──────── MATERIAL ────────

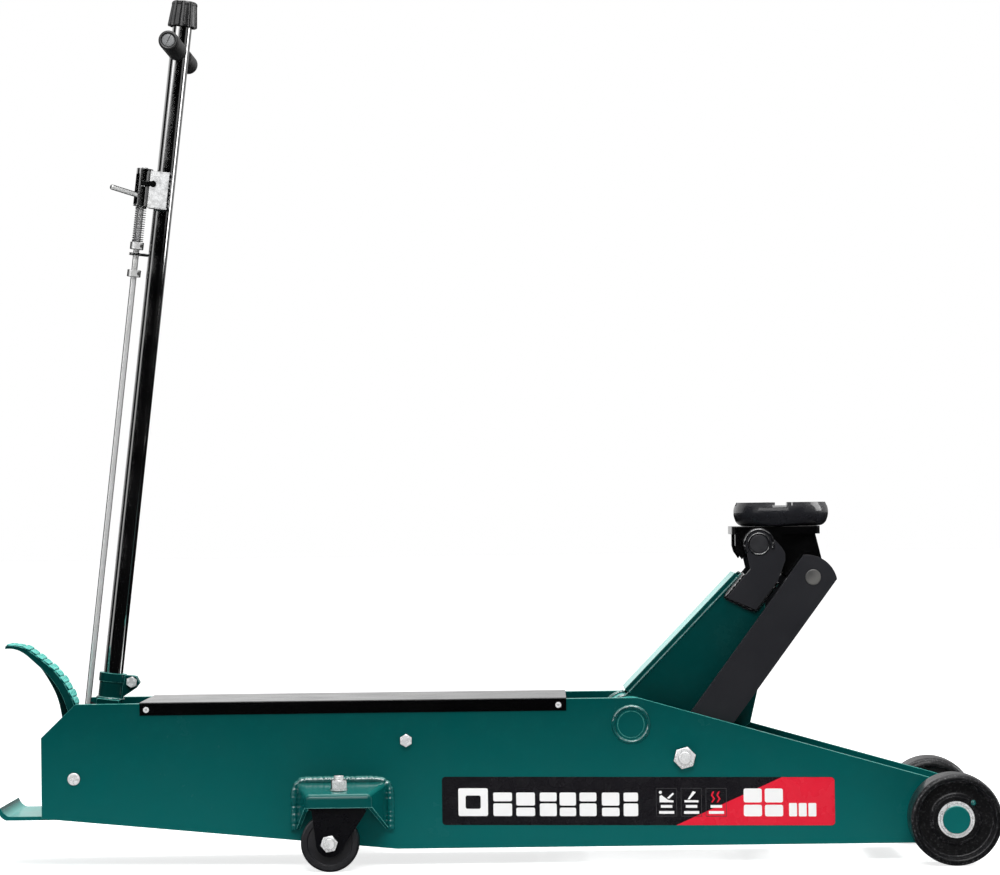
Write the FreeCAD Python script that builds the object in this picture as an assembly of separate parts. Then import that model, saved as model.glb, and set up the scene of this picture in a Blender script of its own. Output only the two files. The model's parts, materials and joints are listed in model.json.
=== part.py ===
import FreeCAD, Part
import math
import os

# Long-chassis hydraulic floor jack, 20 t class, with foot pedal.
# Frame: +X to the front wheels, +Y left, +Z up, floor at Z = 0, origin under the middle.
# Working coordinates: x is measured from the front axle (negative to the rear), z from the
# frame datum, and y is the frame's own. A centre or outline corner is (x, z) unless noted.

# ---- driving dimensions, mm and degrees ----
AXLE_X = 753.0            # front axle ahead of the origin
DATUM_Z = 4.0             # frame datum above the floor
RUN = 0.05                # radial running clearance
PLATE_OUT, PLATE_T = 107.5, 12.0      # side plates: outer face and thickness
PLATE_IN = PLATE_OUT - PLATE_T
FRAME_TOP = 270.0
WHEEL_R, WHEEL_IN, WHEEL_OUT = 75.0, 134.0, 212.0
AXLE_R = 22.5
CASTER_R, CASTER_Y, STEM_X, TRAIL = 48.0, 174.0, -1007.0, 15.0
ARM_LEN, ARM_DEG = 368.0, 53.5        # lift arm pivot to saddle pivot, angle above level
LINK_DX, LINK_DZ = 88.0, -56.0        # radius link pins from the arm pins
LEVER_R, LEVER_DEG = 92.0, 34.0       # thrust roller from the arm pivot, ahead of straight down
ROLLER_R = 22.0
PUSHER_GAP = 1.4
RAM_Z = 142.0
CYL_X0, CYL_X1 = -1120.0, -680.0      # ends of the hydraulic cylinder
BORE_R, ROD_R, SHELL_R, TUBE_R = 32.0, 22.5, 56.0, 42.0
SADDLE_X, SADDLE_Z0 = -264.0, 551.3
HANDLE_X, HANDLE_Z = -1412.1, 200.0   # handle pivot
TILT = 6.743                          # handle lean towards the front
SWING = 66.0                          # handle swing to the rear
HANDLE_R = 16.5
LOCK_X = -37.3                        # lock rod behind the handle's axis
LOCK_PIN_Z = 55.5                     # lock pin up the handle from its pivot
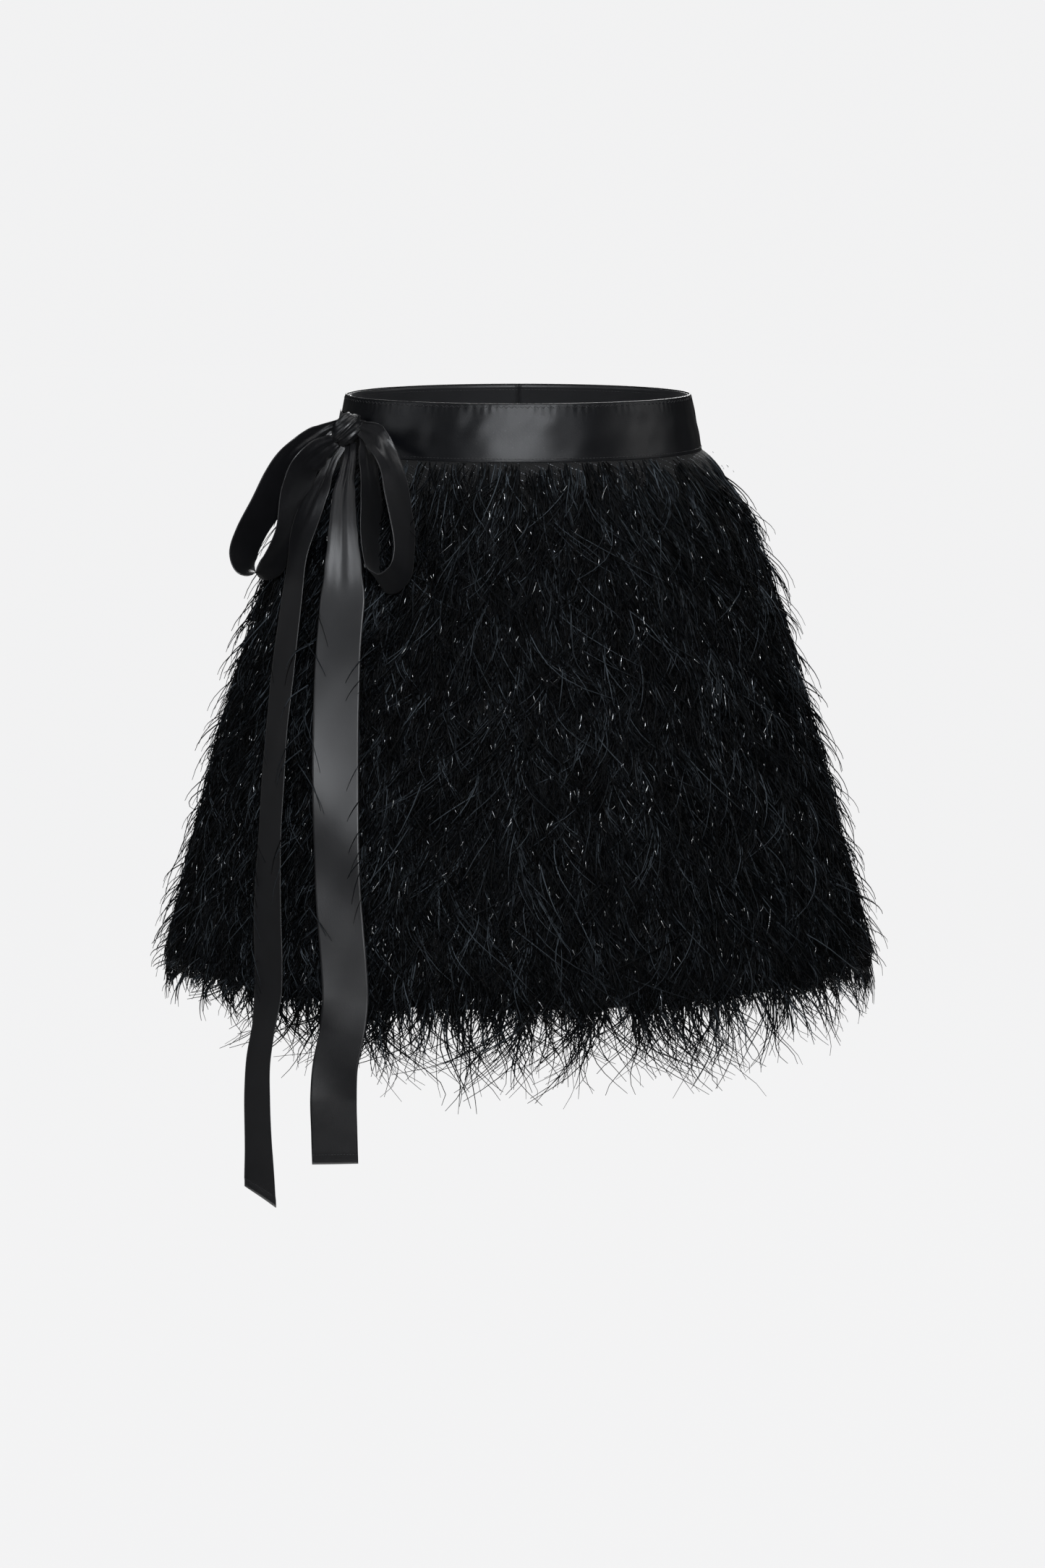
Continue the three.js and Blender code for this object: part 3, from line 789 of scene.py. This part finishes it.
def node_rings(name):
    """Centre and width direction at each ring of a hanging ribbon's solid, from its top down."""
    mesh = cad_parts[name].data
    co = np.array([v.co for v in mesh.vertices], float)
    co = np.unique(np.round(co, 6), axis=0)
    co = co[np.argsort(-co[:, 2])]
    rings = co[: len(co) // 4 * 4].reshape(-1, 4, 3)
    centres = rings.mean(1)
    spread = rings - centres[:, None]
    sideways = np.array([s[np.argmax(np.hypot(s[:, 0], s[:, 1]))] for s in spread])
    sideways = np.where((sideways[:, 0] > 0)[:, None], sideways, -sideways)
    widths = 2 * np.hypot(sideways[:, 0], sideways[:, 1])
    return centres, unit(sideways * [1, 1, 0]), widths


def keyed(even, keys):
    """Values along a run from (place, value) pairs, eased between them."""
    places = np.array([k[0] for k in keys])
    values = np.array([k[1] for k in keys], float)
    span = np.clip(np.searchsorted(places, even, side="right") - 1, 0, len(places) - 2)
    t = np.clip((even - places[span]) / (places[span + 1] - places[span]), 0, 1)
    t = t * t * (3 - 2 * t)
    if values.ndim == 1:
        return values[span] * (1 - t) + values[span + 1] * t
    return values[span] * (1 - t)[:, None] + values[span + 1] * t[:, None]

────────

Exactly as written, please reproduce the lines from the first line of the data to the line containing "# frame datum, and", inclusive, and nothing else.

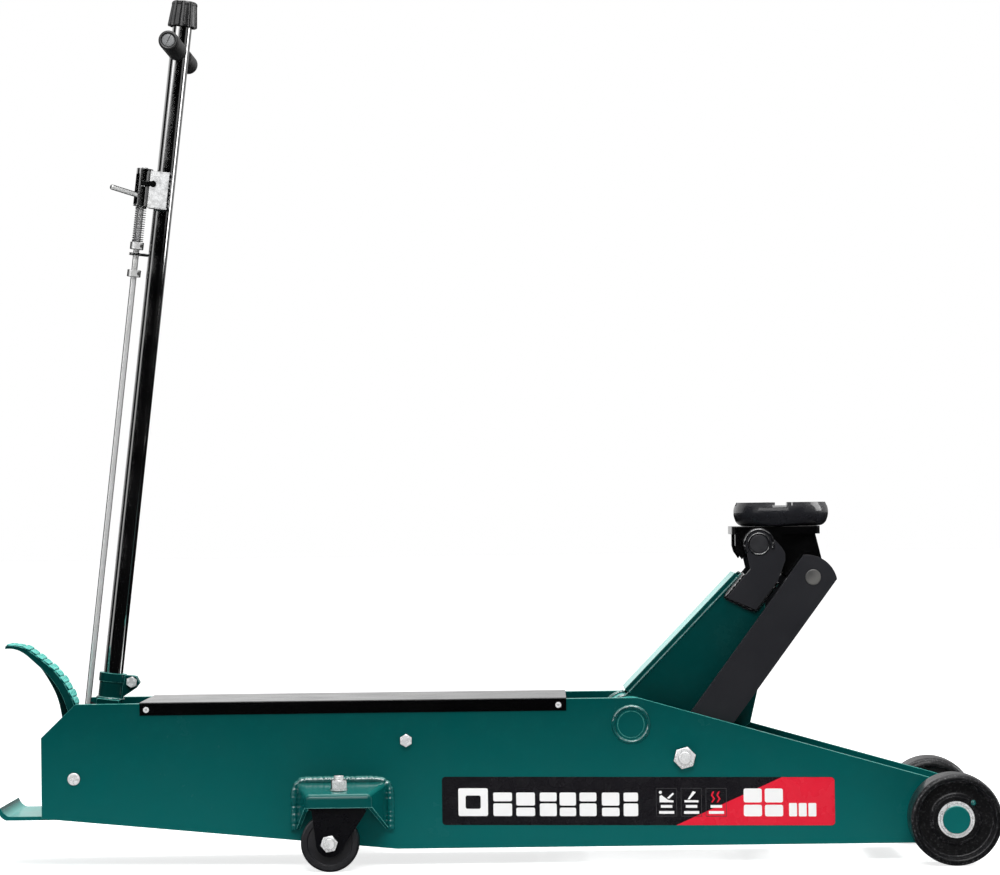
Write the FreeCAD Python script that builds the object in this picture as an assembly of separate parts. Then import that model, saved as model.glb, and set up the scene of this picture in a Blender script of its own. Output only the two files. The model's parts, materials and joints are listed in model.json.
=== part.py ===
import FreeCAD, Part
import math
import os

# Long-chassis hydraulic floor jack, 20 t class, with foot pedal.
# Frame: +X to the front wheels, +Y left, +Z up, floor at Z = 0, origin under the middle.
# Working coordinates: x is measured from the front axle (negative to the rear), z from the
# frame datum, and y is the frame's own. A centre or outline corner is (x, z) unless noted.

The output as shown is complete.